▶ [Exercise requirements]: Return the listing below word for word.
BEGIN Data
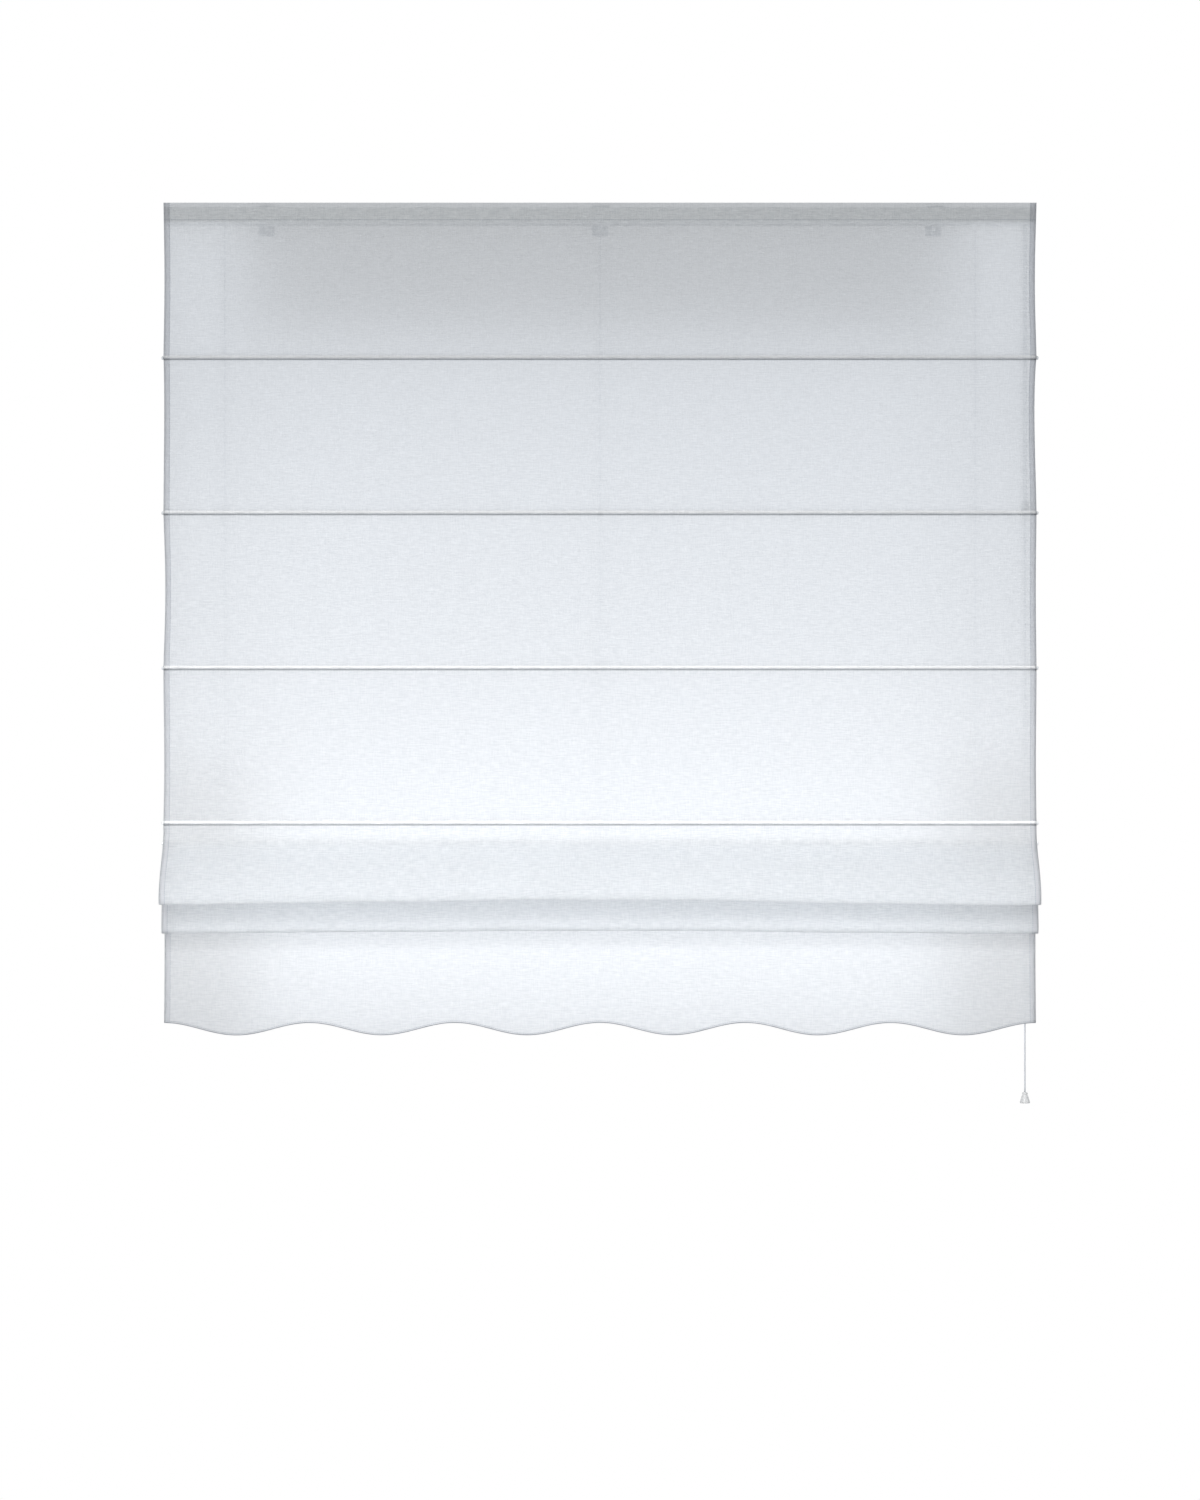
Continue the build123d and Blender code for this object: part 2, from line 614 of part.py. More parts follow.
joiner_foot = joiner_seam - joiner_cup_height
with BuildPart() as joiner_cup:
    with BuildSketch(Plane(origin=(pull_x, cord_y, joiner_seam), x_dir=(1, 0, 0), z_dir=(0, -1, 0))):
        with BuildLine():
            Polyline(
                (joiner_radius - joiner_wall, 0),
                (joiner_radius, 0),
                (joiner_radius, -joiner_cup_height / 2),
                (pull_cord_radius + 1.8, -joiner_cup_height),
                (pull_cord_radius + cord_clearance, -joiner_cup_height),
                (pull_cord_radius + cord_clearance, -joiner_cup_height + 1.5),
                (joiner_radius - joiner_wall, -joiner_cup_height / 2 + 0.5),
                close=True,
            )
        make_face()
    revolve(axis=Axis((pull_x, cord_y, joiner_seam), (0, 0, 1)))
keep(joiner_cup.part, "joiner_cup")

tassel_foot_z = heading_top - tassel_foot
tassel_top_z = tassel_foot_z + tassel_height
pull_knot = 2.0
with BuildPart() as pull_cord:
    upper_knot = joiner_foot + joiner_cup_height / 2
    lower_knot = tassel_top_z - tassel_wall - pull_knot - 0.3
    with Locations((pull_x, cord_y, upper_knot)):
        Cylinder(
            pull_cord_radius, upper_knot - lower_knot, align=(Align.CENTER, Align.CENTER, Align.MAX)
        )
    with Locations((pull_x, cord_y, upper_knot), (pull_x, cord_y, lower_knot)):
        Sphere(pull_knot)
print("pull cord", round(upper_knot - lower_knot), "mm long and straight")
keep(pull_cord.part, "pull_cord")

with BuildPart() as tassel:
    with BuildSketch(Plane(origin=(pull_x, cord_y, tassel_top_z), x_dir=(1, 0, 0), z_dir=(0, -1, 0))):
        with BuildLine():
            Polyline(
                (pull_cord_radius + cord_clearance, 0),
                (tassel_top_radius - 1, 0),
                (tassel_top_radius, -1),
                (tassel_foot_radius, -tassel_height + 1.2),
                (tassel_foot_radius - 0.4, -tassel_height),
                (tassel_foot_radius - tassel_wall, -tassel_height),
                (tassel_top_radius - tassel_wall + 0.6, -tassel_wall),
                (pull_cord_radius + cord_clearance, -tassel_wall),
                close=True,
            )
        make_face()
    revolve(axis=Axis((pull_x, cord_y, tassel_top_z), (0, 0, 1)))
keep(tassel.part, "tassel")
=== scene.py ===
import math

import bmesh
import bpy
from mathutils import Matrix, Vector, noise


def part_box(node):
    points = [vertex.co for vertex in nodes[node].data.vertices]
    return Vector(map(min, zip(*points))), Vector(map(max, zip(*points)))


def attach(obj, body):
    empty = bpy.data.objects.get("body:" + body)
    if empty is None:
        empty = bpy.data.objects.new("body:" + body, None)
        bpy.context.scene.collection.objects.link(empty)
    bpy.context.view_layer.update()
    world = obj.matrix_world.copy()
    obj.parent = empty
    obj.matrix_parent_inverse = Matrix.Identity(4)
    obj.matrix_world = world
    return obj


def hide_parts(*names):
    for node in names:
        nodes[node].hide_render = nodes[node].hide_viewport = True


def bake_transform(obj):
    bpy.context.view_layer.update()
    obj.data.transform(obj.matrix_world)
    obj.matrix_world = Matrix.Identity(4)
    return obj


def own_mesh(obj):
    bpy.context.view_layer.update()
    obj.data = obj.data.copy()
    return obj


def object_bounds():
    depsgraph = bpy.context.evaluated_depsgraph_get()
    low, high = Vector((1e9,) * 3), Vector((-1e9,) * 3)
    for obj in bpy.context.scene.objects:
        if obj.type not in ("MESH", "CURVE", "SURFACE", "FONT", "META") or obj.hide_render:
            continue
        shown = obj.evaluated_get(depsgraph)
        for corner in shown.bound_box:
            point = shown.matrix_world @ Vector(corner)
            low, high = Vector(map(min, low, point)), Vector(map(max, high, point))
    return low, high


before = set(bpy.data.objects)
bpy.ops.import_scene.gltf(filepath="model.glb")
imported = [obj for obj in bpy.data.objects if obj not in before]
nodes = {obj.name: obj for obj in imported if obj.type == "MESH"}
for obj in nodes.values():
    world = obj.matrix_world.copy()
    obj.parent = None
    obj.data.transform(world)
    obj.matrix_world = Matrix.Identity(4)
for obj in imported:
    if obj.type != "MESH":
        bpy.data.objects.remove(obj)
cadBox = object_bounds()
mm = 0.001

rodHeights = [(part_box(f"rod_{n}")[0].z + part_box(f"rod_{n}")[1].z) / 2 for n in range(1, 7)]
rodY = (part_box("rod_1")[0].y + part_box("rod_1")[1].y) / 2


def hexColour(code):
    parts = [int(code[i:i + 2], 16) / 255 for i in (1, 3, 5)]
    return tuple(p / 12.92 if p <= 0.04045 else ((p + 0.055) / 1.055) ** 2.4 for p in parts) + (1.0,)


def addNode(tree, kind, inputs=None, **settings):
    made = tree.nodes.new("ShaderNode" + kind)
    for name, value in settings.items():
        setattr(made, name, value)
    for key, value in (inputs or {}).items():
        if isinstance(value, bpy.types.NodeSocket):
            tree.links.new(value, made.inputs[key])
        else:
            made.inputs[key].default_value = value
    return made


def newMaterial(name):
    material = bpy.data.materials.new(name)
    material.use_nodes = True
    material.node_tree.nodes.clear()
    return material, material.node_tree


def newPiece(name, bm, material, body):
    mesh = bpy.data.meshes.new(name)
    bm.to_mesh(mesh)
    bm.free()
    piece = bpy.data.objects.new(name, mesh)
    bpy.context.scene.collection.objects.link(piece)
    mesh.materials.append(material)
    mesh.polygons.foreach_set("use_smooth", [True] * len(mesh.polygons))
    if body:
        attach(piece, body)
    return piece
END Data
▶ [Worked answer]:
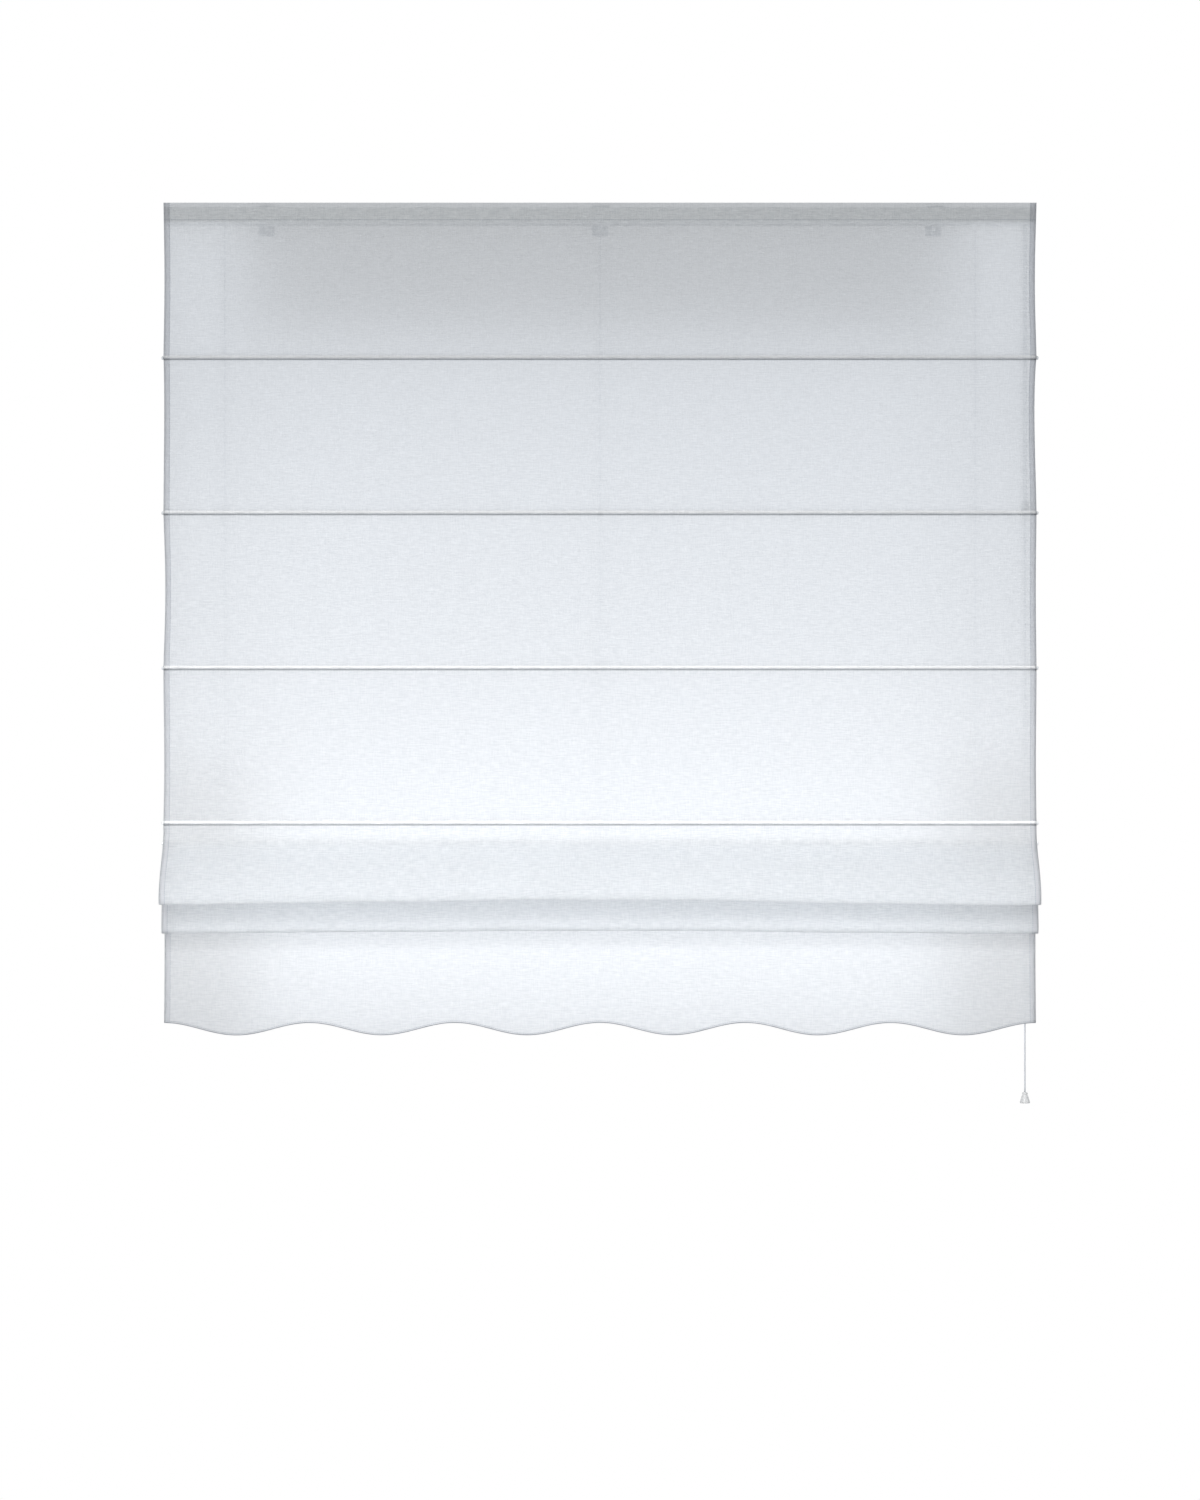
Continue the build123d and Blender code for this object: part 2, from line 614 of part.py. More parts follow.
joiner_foot = joiner_seam - joiner_cup_height
with BuildPart() as joiner_cup:
    with BuildSketch(Plane(origin=(pull_x, cord_y, joiner_seam), x_dir=(1, 0, 0), z_dir=(0, -1, 0))):
        with BuildLine():
            Polyline(
                (joiner_radius - joiner_wall, 0),
                (joiner_radius, 0),
                (joiner_radius, -joiner_cup_height / 2),
                (pull_cord_radius + 1.8, -joiner_cup_height),
                (pull_cord_radius + cord_clearance, -joiner_cup_height),
                (pull_cord_radius + cord_clearance, -joiner_cup_height + 1.5),
                (joiner_radius - joiner_wall, -joiner_cup_height / 2 + 0.5),
                close=True,
            )
        make_face()
    revolve(axis=Axis((pull_x, cord_y, joiner_seam), (0, 0, 1)))
keep(joiner_cup.part, "joiner_cup")

tassel_foot_z = heading_top - tassel_foot
tassel_top_z = tassel_foot_z + tassel_height
pull_knot = 2.0
with BuildPart() as pull_cord:
    upper_knot = joiner_foot + joiner_cup_height / 2
    lower_knot = tassel_top_z - tassel_wall - pull_knot - 0.3
    with Locations((pull_x, cord_y, upper_knot)):
        Cylinder(
            pull_cord_radius, upper_knot - lower_knot, align=(Align.CENTER, Align.CENTER, Align.MAX)
        )
    with Locations((pull_x, cord_y, upper_knot), (pull_x, cord_y, lower_knot)):
        Sphere(pull_knot)
print("pull cord", round(upper_knot - lower_knot), "mm long and straight")
keep(pull_cord.part, "pull_cord")

with BuildPart() as tassel:
    with BuildSketch(Plane(origin=(pull_x, cord_y, tassel_top_z), x_dir=(1, 0, 0), z_dir=(0, -1, 0))):
        with BuildLine():
            Polyline(
                (pull_cord_radius + cord_clearance, 0),
                (tassel_top_radius - 1, 0),
                (tassel_top_radius, -1),
                (tassel_foot_radius, -tassel_height + 1.2),
                (tassel_foot_radius - 0.4, -tassel_height),
                (tassel_foot_radius - tassel_wall, -tassel_height),
                (tassel_top_radius - tassel_wall + 0.6, -tassel_wall),
                (pull_cord_radius + cord_clearance, -tassel_wall),
                close=True,
            )
        make_face()
    revolve(axis=Axis((pull_x, cord_y, tassel_top_z), (0, 0, 1)))
keep(tassel.part, "tassel")
=== scene.py ===
import math

import bmesh
import bpy
from mathutils import Matrix, Vector, noise


def part_box(node):
    points = [vertex.co for vertex in nodes[node].data.vertices]
    return Vector(map(min, zip(*points))), Vector(map(max, zip(*points)))


def attach(obj, body):
    empty = bpy.data.objects.get("body:" + body)
    if empty is None:
        empty = bpy.data.objects.new("body:" + body, None)
        bpy.context.scene.collection.objects.link(empty)
    bpy.context.view_layer.update()
    world = obj.matrix_world.copy()
    obj.parent = empty
    obj.matrix_parent_inverse = Matrix.Identity(4)
    obj.matrix_world = world
    return obj


def hide_parts(*names):
    for node in names:
        nodes[node].hide_render = nodes[node].hide_viewport = True


def bake_transform(obj):
    bpy.context.view_layer.update()
    obj.data.transform(obj.matrix_world)
    obj.matrix_world = Matrix.Identity(4)
    return obj


def own_mesh(obj):
    bpy.context.view_layer.update()
    obj.data = obj.data.copy()
    return obj


def object_bounds():
    depsgraph = bpy.context.evaluated_depsgraph_get()
    low, high = Vector((1e9,) * 3), Vector((-1e9,) * 3)
    for obj in bpy.context.scene.objects:
        if obj.type not in ("MESH", "CURVE", "SURFACE", "FONT", "META") or obj.hide_render:
            continue
        shown = obj.evaluated_get(depsgraph)
        for corner in shown.bound_box:
            point = shown.matrix_world @ Vector(corner)
            low, high = Vector(map(min, low, point)), Vector(map(max, high, point))
    return low, high


before = set(bpy.data.objects)
bpy.ops.import_scene.gltf(filepath="model.glb")
imported = [obj for obj in bpy.data.objects if obj not in before]
nodes = {obj.name: obj for obj in imported if obj.type == "MESH"}
for obj in nodes.values():
    world = obj.matrix_world.copy()
    obj.parent = None
    obj.data.transform(world)
    obj.matrix_world = Matrix.Identity(4)
for obj in imported:
    if obj.type != "MESH":
        bpy.data.objects.remove(obj)
cadBox = object_bounds()
mm = 0.001

rodHeights = [(part_box(f"rod_{n}")[0].z + part_box(f"rod_{n}")[1].z) / 2 for n in range(1, 7)]
rodY = (part_box("rod_1")[0].y + part_box("rod_1")[1].y) / 2


def hexColour(code):
    parts = [int(code[i:i + 2], 16) / 255 for i in (1, 3, 5)]
    return tuple(p / 12.92 if p <= 0.04045 else ((p + 0.055) / 1.055) ** 2.4 for p in parts) + (1.0,)


def addNode(tree, kind, inputs=None, **settings):
    made = tree.nodes.new("ShaderNode" + kind)
    for name, value in settings.items():
        setattr(made, name, value)
    for key, value in (inputs or {}).items():
        if isinstance(value, bpy.types.NodeSocket):
            tree.links.new(value, made.inputs[key])
        else:
            made.inputs[key].default_value = value
    return made


def newMaterial(name):
    material = bpy.data.materials.new(name)
    material.use_nodes = True
    material.node_tree.nodes.clear()
    return material, material.node_tree


def newPiece(name, bm, material, body):
    mesh = bpy.data.meshes.new(name)
    bm.to_mesh(mesh)
    bm.free()
    piece = bpy.data.objects.new(name, mesh)
    bpy.context.scene.collection.objects.link(piece)
    mesh.materials.append(material)
    mesh.polygons.foreach_set("use_smooth", [True] * len(mesh.polygons))
    if body:
        attach(piece, body)
    return piece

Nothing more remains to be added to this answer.